9. The benefits now excluded from a section 148 charge are, if provided in connection with a change in a continuing employment,
- benefits connected to a change of residence as a consequence of such a change (paragraph 1(1) of Schedule 11A.)
10. And if provided in connection with the termination of an employment, the excluded benefits are:
- benefits provided in connection with a car or van that is otherwise taxable (sections 155(1), 157(3), 159AA(3))
- meals in a staff canteen (section 155(5))
- use of a mobile telephone (section 155AA)
- provision of computer equipment (if within the £500 limit) (section 156A)
- benefits provided in connection with an exempt heavy goods vehicle (section 159AC(3))
- benefits of work-related training provided by employers (sections 200B(2)(b) and 200D(1))
- benefits of education and training (section 200E(2)(b))
- retraining courses (section 588)
- counselling services (section 589A)
- employer's contributions to approved personal pension arrangements (section 643(1))

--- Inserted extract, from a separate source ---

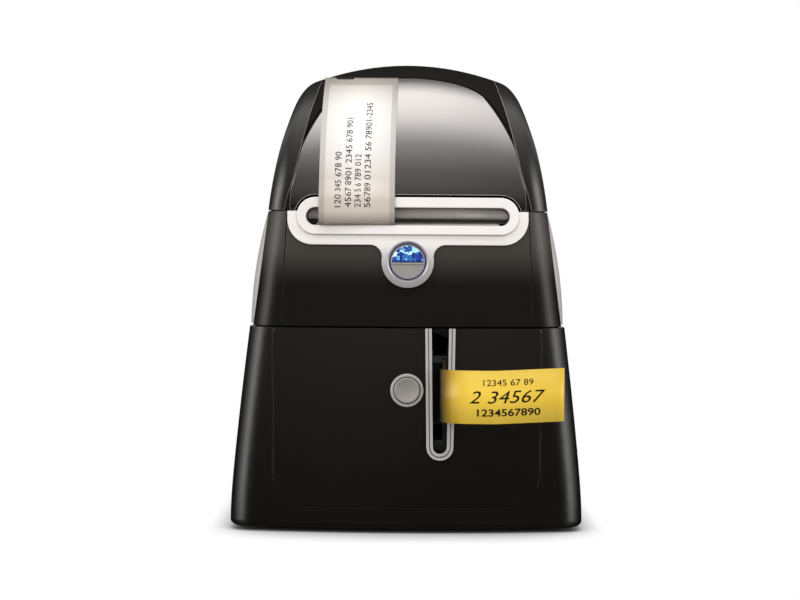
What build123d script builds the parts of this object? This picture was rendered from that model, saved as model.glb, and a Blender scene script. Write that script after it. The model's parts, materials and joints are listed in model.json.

Taxation of benefit where income received free of tax
11. In certain circumstances, tax has to be accounted for by an employer in respect of a payment made to an employee from which it was not possible to deduct PAYE. If the employee does not reimburse the employer for that tax within a specified time, the amount of the tax is treated as additional income of the employee. But that additional income cannot currently be counted in deciding whether or not the employee is ?higher-paid? (earning emoluments of £8,500 or more a year). There is a range of benefits (e.g. car benefits) that are only taxable on the higher paid.
12. Paragraph 4 rectifies the position be reclassifying the unreimbursed tax as ?emoluments? rather than simply ?income?.
Priority between charges under sections 148 and 595 of the Taxes Act 1988
13. Some sums paid after an employment has ended could potentially be charged under both sections 148 and 595 ICTA 1988 (although in practice the Inland Revenue has only ever applied one charge). Each of these provisions applies to 'sums not otherwise chargeable to tax?. The first covers payments and benefits on termination or changes in employment and the second covers payments to provide retirement benefits - so there are sums that could fall into both categories. Paragraph 6 provides that the more specific charge on the provision of retirement benefits should take precedence over the more general section 148 charge.
BACKGROUND NOTE
14. The next Tax Law Rewrite Bill is due to be introduced at the end of 2002. It will deal with income tax on employment income, pensions and social security income, including the primary legislation for Pay As You Earn (PAYE). The Tax Law Rewrite Project has already consulted on parts of the Rewrite Bill in Exposure Drafts, and aims to publish the whole Bill in draft in the summer.
15. During the course of the Rewrite a number of places have come to light where there are anomalies in the existing law or where it does not seem to work in a logical way or where it is out of step with practice.
16. It is possible to remove some of these anomalies as part of the Rewrite process. This clause, and clause 39 address anomalies that it would not be possible to correct as part of the Rewrite.
17. These changes will therefore help the Tax Law Rewrite Project make the legislation easier to understand in the rewrite Bill planned for later in 2002.